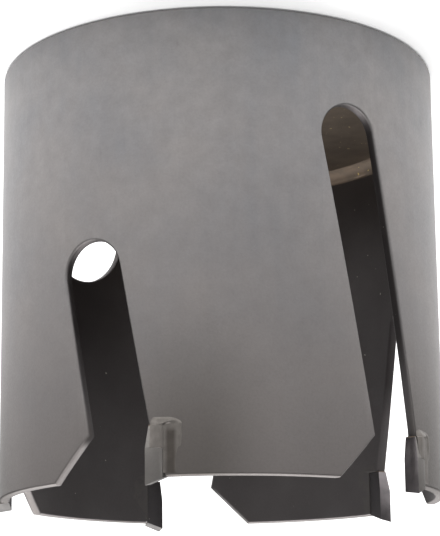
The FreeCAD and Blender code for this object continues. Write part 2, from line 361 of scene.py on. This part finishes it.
camera_data = bpy.data.cameras.new("camera")
camera_data.lens = 120.19
camera_data.sensor_width = 36.0
camera_data.shift_y = 0.15
camera_data.dof.use_dof = False
camera_data.clip_start = 0.01
camera_data.clip_end = 20.0
camera = bpy.data.objects.new("camera", camera_data)
camera.location = (-0.00016, -0.26999, 0.09613)
camera.rotation_euler = [math.radians(a) for a in (-78.708, -0.634, 179.827)]
bpy.context.scene.collection.objects.link(camera)
bpy.context.scene.camera = camera


# Helpers for modelling

def deselect_all():
    bpy.ops.object.select_all(action="DESELECT")


def choose(piece):
    deselect_all()
    piece.select_set(True)
    bpy.context.view_layer.objects.active = piece


def apply_modifiers(piece):
    choose(piece)
    for modifier in list(piece.modifiers):
        bpy.ops.object.modifier_apply(modifier=modifier.name)


def cut_away(piece, cutters):
    """Cut every cutter out of the piece, then throw the cutters away."""
    for cutter in cutters:
        cut = piece.modifiers.new("cut", "BOOLEAN")
        cut.operation = "DIFFERENCE"
        cut.solver = "EXACT"
        cut.object = cutter
    apply_modifiers(piece)
    for cutter in cutters:
        bpy.data.objects.remove(cutter)


def place_in_mesh(piece):
    """Put the object's place, turn and size into its mesh, as a node of the solids has them."""
    choose(piece)
    bpy.ops.object.transform_apply(location=True, rotation=True, scale=True)


def merged_copy(node_name):
    """A copy of a node's mesh with its loose triangles joined."""
    copy = bpy.data.objects.new(node_name + "_copy", nodes[node_name].data.copy())
    bpy.context.scene.collection.objects.link(copy)
    choose(copy)
    bpy.ops.mesh.customdata_custom_splitnormals_clear()
    bpy.ops.object.mode_set(mode="EDIT")
    bpy.ops.mesh.select_all(action="SELECT")
    bpy.ops.mesh.remove_doubles(threshold=0.0005 * MM)
    bpy.ops.object.mode_set(mode="OBJECT")
    copy.data.materials.clear()
    return copy


def turned_copy(piece, steps):
    """A copy with its own mesh, turned about the axis of the saw by steps from tooth to tooth."""
    copy = bpy.data.objects.new(piece.name, piece.data.copy())
    bpy.context.scene.collection.objects.link(copy)
    copy.rotation_euler.z = math.radians(steps * 360 / TOOTH_COUNT)
    place_in_mesh(copy)
    return copy


def finish_piece(piece, name, material, node, smooth_angle=35):
    """Name the piece, smooth it, give it its finish, and let it stand for a node."""
    piece.name = name
    piece.data.name = name
    if not piece.data.materials:
        piece.data.materials.append(material)
    place_in_mesh(piece)
    bpy.ops.object.shade_smooth_by_angle(angle=math.radians(smooth_angle))
    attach(piece, "root")
    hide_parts(node)
    return piece


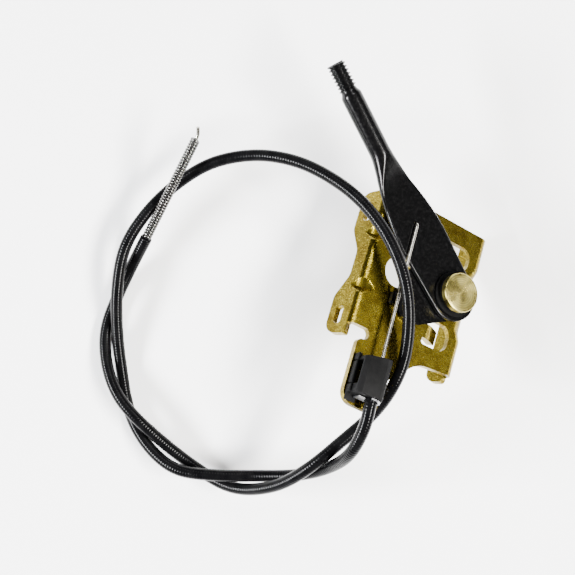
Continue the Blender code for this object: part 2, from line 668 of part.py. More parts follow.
# ---------------------------------------------------------------- conduit clip
def conduit_clip(frame):
    middle, half = (CLIP_LEFT + CLIP_RIGHT) / 2, (CLIP_RIGHT - CLIP_LEFT) / 2
    crown = CLIP_TOP - CLIP_SHOULDER
    dome = []
    sections = (
        (CLIP_FRONT, 0.35, CLIP_SLANT), (CLIP_FRONT - 0.4, 0.0, CLIP_SLANT),
        (CLIP_REAR + 0.4, 0.0, 0.0), (CLIP_REAR, 0.35, 0.0),
    )
    for y, inset, slant in sections:
        row = [(CLIP_LEFT + inset, GAP), (CLIP_RIGHT - inset, GAP)]
        for k in range(9):
            angle = math.pi * k / 8
            across = math.copysign(abs(math.cos(angle)) ** 0.45, math.cos(angle))
            height = CLIP_SHOULDER + (crown - inset) * math.sin(angle) ** 0.8
            row.append((middle + (half - inset) * across, height))
        dome.append([(x, y - slant * (CLIP_RIGHT - x), z) for x, z in row])
    body = part("clip_body", loft("clip_body", dome), BLACK_PLASTIC, frame)
    inside = CLIP_LEFT + 0.6
    recess_front, recess_rear = CLIP_FRONT - 3.4, CLIP_REAR + 3.0
    recess = box((CLIP_LEFT - 2, recess_rear, -1), (CLIP_SIDE, recess_front, CLIP_TOP - 1.9))
    front_ledge = box((CLIP_LEDGE, recess_front, GAP + 0.05), (inside, CLIP_FRONT - 1.0, 3.0), 0.25)
    rear_ledge = box((CLIP_LEDGE, CLIP_REAR + 0.2, GAP + 0.05), (inside, recess_rear, 3.0), 0.25)
    foot = box((CLIP_LEDGE + 0.1, CLIP_REAR - 2.2, GAP + 0.1), (CLIP_SIDE - 0.5, CLIP_REAR + 0.6, 1.3), 0.2)
    bore = cylinder(CONDUIT_RADIUS + GAP, 12.0, (CLIP_LINE_X, CLIP_REAR + 3.0, WIRE_HEIGHT), "Y", 20)
    wire_half = WIRE_RADIUS + 0.5
    wire_slot = box(
        (CLIP_LINE_X - wire_half - WIRE_PLAY, CLIP_REAR + 8.0, WIRE_HEIGHT - wire_half),
        (CLIP_LINE_X + wire_half, CLIP_FRONT + 2.0, WIRE_HEIGHT + wire_half),
    )
    boolean(body, recess)
    for block in (front_ledge, rear_ledge, foot):
        boolean(body, block, "UNION")
    boolean(body, bore)
    boolean(body, wire_slot)
    bar = box((CLIP_LEDGE, recess_rear + 0.4, GAP + 0.1), (CLIP_LEDGE + 1.3, recess_front - 0.4, 2.8), 0.2)
    part("clip_latch", mesh_from(bar, "clip_latch"), BLACK_PLASTIC, frame)
    retainer(frame)


def retainer_outline():
    """A wing beside the conduit and a hook that passes under it and back over its top."""
    line, height, inner = CLIP_LINE_X, WIRE_HEIGHT, CONDUIT_RADIUS + GAP
    inside = [math.radians(118 - 298 * k / 24) for k in range(25)]
    points = [(line + inner * math.cos(a), height + inner * math.sin(a)) for a in inside]
    outside = [math.radians(-90 + 208 * k / 16) for k in range(17)]
    points += [(line - inner - 2.4, height), (line - inner - 2.4, 1.7), (line, height - inner - RETAINER_RIM)]
    outer = inner + RETAINER_RIM
    points += [(line + outer * math.cos(a), height + outer * math.sin(a)) for a in outside[1:]]
    return points


def retainer(frame):
    """A sprung steel plate behind the clip that grips the conduit."""
    mesh = flat_curve("conduit_retainer", [retainer_outline()], RETAINER_SHEET)
    behind = Matrix.Translation((0, (CLIP_REAR - GAP - 0.05 - RETAINER_SHEET / 2) * MM, 0))
    mesh.transform(behind @ Matrix.Rotation(math.pi / 2, 4, "X"))
    part("conduit_retainer", mesh, STEEL, frame)


# ---------------------------------------------------------------- cable
def cable():
    """One jacket in two solids: the stretch held by the clip, and the stretch that lies on the table."""
    route = spline_points(ROUTE, CABLE_POINTS)
    meet = Vector(route[FLOOR_START])
    ahead = Vector(route[FLOOR_START + 1] - route[FLOOR_START - 1]).normalized()
    held = [*route[:FLOOR_START], meet - ahead, meet - ahead * GAP / 2]
    laid = [meet + ahead * GAP / 2, meet + ahead, *route[FLOOR_START + 1:]]
    tube("conduit_jacket", held, CONDUIT_RADIUS, GLOSS_BLACK)
    tube("conduit_floor_run", laid, CONDUIT_RADIUS, GLOSS_BLACK)
    start, end = Vector(route[-1]), Vector(COIL_TIP)
    along = (end - start).normalized()
    turn = along.to_track_quat("Z", "Y").to_matrix().to_4x4()
    length = (end - start).length
    base = empty("coil_axis", None, Matrix.Translation((start + along * GAP) * MM) @ turn)
    turned("conduit_end_coil", [
        (COIL_BORE, length), (COIL_RADIUS - 0.2, length), (COIL_RADIUS, length - 0.2),
        (COIL_RADIUS, 0.2), (COIL_RADIUS - 0.2, 0), (COIL_BORE, 0),
    ], STEEL, base, steps=20)
    tip = [(0, 0, 0.6), (0, 0, length + 0.6), (0.25, 0.1, length + 1.3), (1.1, 0.4, length + 3.2)]
    tube("wire_tip", tip, WIRE_RADIUS, STEEL, base, sides=1)


# ---------------------------------------------------------------- build
clear_scene()
PARTS = collection("throttle_control")
CUTTERS = collection("cutters")

normal = Vector(PLATE_NORMAL).normalized()
across = Vector(BEND_DIRECTION).cross(normal).normalized()
upward = normal.cross(across)
tilt = Matrix((across, upward, normal)).transposed().to_4x4()
bracket_frame = empty("bracket_frame", None, Matrix.Translation(Vector(PIVOT) * MM) @ tilt)
lever_axis = empty("lever_axis", bracket_frame, Matrix.Rotation(math.radians(LEVER_ANGLE), 4, "Z"))
hook_axis = empty("hook_axis", bracket_frame, Matrix.Translation(hook_place() * MM))

mounting_bracket(bracket_frame)
pivot_stack(bracket_frame)
control_lever(lever_axis)
throttle_wire(hook_axis)
conduit_clip(bracket_frame)
cable()
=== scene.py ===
# The look of the throttle control lever: every visible piece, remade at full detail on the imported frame.
# Shapes are drawn in millimetres in the bracket's own frame (X across the plate to the short flange,
# Y along the bends, Z the plate's normal, origin at the pivot); piece() places them in metres.
import json
import math

import bmesh
import bpy
import numpy as np
from mathutils import Matrix, Vector


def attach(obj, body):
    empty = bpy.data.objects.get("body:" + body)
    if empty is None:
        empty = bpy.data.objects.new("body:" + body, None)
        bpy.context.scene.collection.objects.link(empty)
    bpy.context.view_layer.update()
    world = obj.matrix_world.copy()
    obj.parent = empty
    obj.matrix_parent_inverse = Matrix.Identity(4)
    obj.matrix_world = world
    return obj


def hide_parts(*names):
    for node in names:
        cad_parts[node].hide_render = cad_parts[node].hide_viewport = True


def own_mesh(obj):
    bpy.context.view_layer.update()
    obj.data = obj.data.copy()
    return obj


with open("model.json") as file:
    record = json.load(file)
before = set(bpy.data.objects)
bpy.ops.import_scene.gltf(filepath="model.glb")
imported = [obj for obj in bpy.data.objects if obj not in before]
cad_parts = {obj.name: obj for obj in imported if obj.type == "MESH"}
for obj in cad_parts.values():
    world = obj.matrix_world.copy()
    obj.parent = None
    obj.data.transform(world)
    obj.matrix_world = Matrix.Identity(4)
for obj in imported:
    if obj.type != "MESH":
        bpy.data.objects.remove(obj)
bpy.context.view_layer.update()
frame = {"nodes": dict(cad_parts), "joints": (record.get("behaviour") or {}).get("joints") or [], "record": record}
JOINTS = {joint["name"]: joint for joint in frame["joints"]}
MOUNTS = {mount["name"]: mount for mount in frame["record"]["mounts"]}

MM = 0.001
PIVOT = Vector(JOINTS["lever_pivot"]["pos_m"])
NORMAL = Vector(JOINTS["lever_pivot"]["axis"]).normalized()
FLANGE_AXIS = Vector(MOUNTS["short_flange_face"]["axis"])
ACROSS = (FLANGE_AXIS - NORMAL * FLANGE_AXIS.dot(NORMAL)).normalized()
UPWARD = NORMAL.cross(ACROSS)
BRACKET = Matrix.Translation(PIVOT) @ Matrix((ACROSS, UPWARD, NORMAL)).transposed().to_4x4()
LEVER_ANGLE = math.radians(141.6)
LEVER = BRACKET @ Matrix.Rotation(LEVER_ANGLE, 4, "Z")

# Bracket
SHEET = 2.2
STAMPED_EDGE = 0.28            # rounding of the sheet's edges
LEFT_START = -29.8
RIGHT_START = 7.9
LEFT_TURN = math.radians(70)
RIGHT_TURN = math.radians(110)
LEFT_BEND = 3.2
RIGHT_BEND = 2.9
PLATE_TOP = 25.5
PLATE_TOP_LEFT = 26.2
PLATE_BOTTOM = -24.8
EAR_TOP = 24.4
EAR_DEPTH = 8.2
WAIST_DEPTH = 4.1
SHORT_DEPTH = 6.8
SHORT_END = -27.2
FLANGE_END = -27.0
FLANGE_MIDDLE = -1.6
ARM_LEFT = -28.0
ARM_RIGHT = -14.2
ARM_END = -48.8
NOTCH_TOP = -22.9
NOTCH_BOTTOM = -26.8
NOTCH_END = -24.4
SLOT_Y = 18.8
SLOT_DEPTH = 4.2
SLOT_LENGTH = 6.6
SLOT_WIDTH = 3.0
CLEAR_HOLE = (-20.1, 0.0, 5.3)
WINDOW_CENTRE = (0.2, 14.4)
WINDOW_SIZE = (10.2, 9.4)
TAB_WIDTH = 5.0
TAB_LENGTH = 8.0
TAB_BEND = 7.0
TAB_TURN = math.radians(34)
GUSSET_Y = 9.6
GUSSET_HALF = 2.6
GUSSET_REACH = 4.6
GUSSET_DEPTH = 2.1
SCALLOP = 2.3
SCALLOP_START = 2.8
SCALLOP_LOW = (-13.2, -8.4)
SCALLOP_HIGH = (9.6, 14.4)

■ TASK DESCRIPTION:
Extract, word for word, the line containing "mounting_bracket(bracket_frame)", the line containing "bpy.data.objects.remove(obj)", and every line between them.

■ CORRECT RESULT:
mounting_bracket(bracket_frame)
pivot_stack(bracket_frame)
control_lever(lever_axis)
throttle_wire(hook_axis)
conduit_clip(bracket_frame)
cable()
=== scene.py ===
# The look of the throttle control lever: every visible piece, remade at full detail on the imported frame.
# Shapes are drawn in millimetres in the bracket's own frame (X across the plate to the short flange,
# Y along the bends, Z the plate's normal, origin at the pivot); piece() places them in metres.
import json
import math

import bmesh
import bpy
import numpy as np
from mathutils import Matrix, Vector


def attach(obj, body):
    empty = bpy.data.objects.get("body:" + body)
    if empty is None:
        empty = bpy.data.objects.new("body:" + body, None)
        bpy.context.scene.collection.objects.link(empty)
    bpy.context.view_layer.update()
    world = obj.matrix_world.copy()
    obj.parent = empty
    obj.matrix_parent_inverse = Matrix.Identity(4)
    obj.matrix_world = world
    return obj


def hide_parts(*names):
    for node in names:
        cad_parts[node].hide_render = cad_parts[node].hide_viewport = True


def own_mesh(obj):
    bpy.context.view_layer.update()
    obj.data = obj.data.copy()
    return obj


with open("model.json") as file:
    record = json.load(file)
before = set(bpy.data.objects)
bpy.ops.import_scene.gltf(filepath="model.glb")
imported = [obj for obj in bpy.data.objects if obj not in before]
cad_parts = {obj.name: obj for obj in imported if obj.type == "MESH"}
for obj in cad_parts.values():
    world = obj.matrix_world.copy()
    obj.parent = None
    obj.data.transform(world)
    obj.matrix_world = Matrix.Identity(4)
for obj in imported:
    if obj.type != "MESH":
        bpy.data.objects.remove(obj)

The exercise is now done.